REPUBLIKA.CO.ID, PRISTINA -- Kerusuhan di utara Kosovo telah meningkat sejak wali kota etnis Albania menjabat di wilayah mayoritas Serbia. Kekacauan tersebut menyebabkan Amerika Serikat (AS) dan sekutunya menegur Kosovo sejak pekan lalu.
Warga Serbia yang menjadi mayoritas di utara Kosovo tidak pernah menerima deklarasi kemerdekaan wilayah itu dari Serbia pada 2008 meski kemerdekaan ini telah diakui oleh negara-negara besar Uni Eropa dan AS.
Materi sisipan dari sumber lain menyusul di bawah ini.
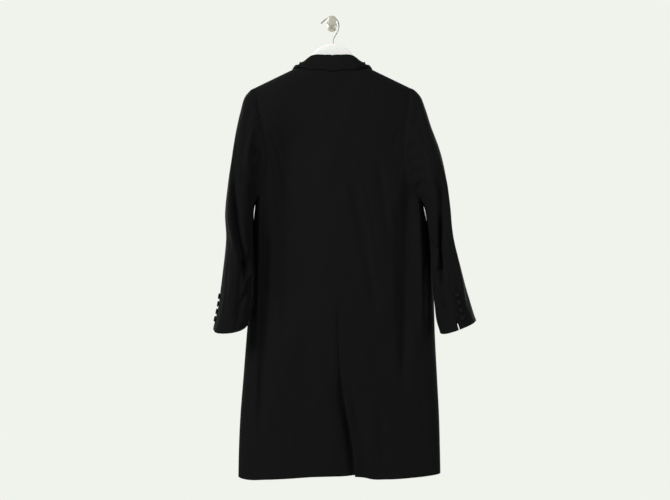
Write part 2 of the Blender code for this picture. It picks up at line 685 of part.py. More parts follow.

Untuk memahami meledaknya kerusuhan tersebut, berikut kronologi perkembangan dan peristiwa utama dalam hubungan Serbia-Kosovo sejak akhir 1990-an.
Februari 1998
Milisi Tentara Pembebasan Kosovo (KLA) melancarkan pemberontakan melawan pemerintahan represif Serbia di provinsi selatannya, yang populasinya 90 persen etnis Albania.
Juni 1999
Setelah kampanye pengeboman aliansi Pakta Pertahanan Atlantik Utara (NATO) selama 78 hari terhadap sasaran militer Serbia, Yugoslavia yang terdiri atas Serbia dan Montenegro menandatangani kesepakatan untuk menarik pasukan dan polisi dari Kosovo.
November 2001
Pemilihan parlemen pertama, diawasi oleh pengawas hak dan keamanan utama Eropa atau OSCE. Tindakan ini mengarah pada pembentukan koalisi pemerintahan semua partai.
Februari 2007
Utusan Khusus Perserikatan Bangsa-Bangsa (PBB) Marti Ahtisaari menyajikan rencana yang didukung AS dan Eropa. Rancangan ini menempatkan status "kemerdekaan yang diawasi", tetapi keberatan Rusia menghalangi persetujuan Dewan Keamanan PBB.
17 Februari 2008
Kosovo yang didukung oleh AS dan sebagian besar negara anggota UE mendeklarasikan kemerdekaan. Puluhan ribu orang Serbia melakukan protes di Beograd dan Kedutaan Besar AS dibakar, menyebabkan satu orang meninggal.
Juni 2008
Peluncuran misi EULEX UE yang diberi mandat untuk menindak korupsi endemik dan kejahatan terorganisasi di Kosovo. Mereka juga melatih pasukan polisi Kosovo dan menyelidiki kasus kejahatan perang yang bermula dari konflik tahun 1990-an.
Februari 2009
Pengadilan Kriminal Internasional untuk bekas Yugoslavia (ICTY) menghukum lima pejabat senior Serbia, termasuk kepala staf militer dan mantan kepala polisi kejahatan perang Kosovo. Mereka diputuskan terlibat dalam pengusiran, deportasi, dan pembunuhan orang Albania Kosovo selama pengeboman NATO 1999.
Juli 2010
Mahkamah Internasional memutuskan dalam sebuah pendapat penasehat, bahwa deklarasi kemerdekaan Kosovo tidak melanggar hukum internasional umum.
September 2012
Pengawasan internasional terhadap demokrasi Kosovo berakhir. Misi EULEX berlanjut, mengingat pelanggaran hukum yang terus-menerus, dikurangi menjadi peran pemantauan dari 2018.
April 2013
Pristina dan Beograd menandatangani kesepakatan yang berkomitmen pada dialog yang dimediasi UE untuk menyelesaikan masalah yang belum terselesaikan. Kosovo setuju untuk memberikan semi-otonomi kepada Serbia Kosovo, sebuah langkah yang terhenti oleh keberatan pengadilan tinggi Kosovo bahwa sebagian darinya tidak konstitusional.
Agustus 2015
Anggota parlemen Kosovo menyetujui pengadilan khusus untuk mengadili kasus kejahatan perang. Karena sensitivitas lokal, termasuk kemungkinan intimidasi saksi, pengadilan terdiri dari hakim internasional dan berbasis di Den Haag di Belanda.
2017
Partai oposisi Albania Kosovo berulang kali melepaskan gas air mata di parlemen dalam kampanye selama berbulan-bulan. Tindakan itu untuk menggagalkan kesepakatan apa pun tentang normalisasi dengan Serbia dan satu lagi dengan Montenegro tentang demarkasi perbatasan.
Desember 2018
Kosovo membentuk angkatan bersenjatanya sendiri, menuai protes dari Beograd.
November 2020
Setelah dia didakwa oleh pengadilan kejahatan perang Kosovo, Presiden Hashim Thaci yang merupakan mantan komandan tertinggi KLA mengundurkan diri dan diekstradisi ke Den Haag untuk diadili.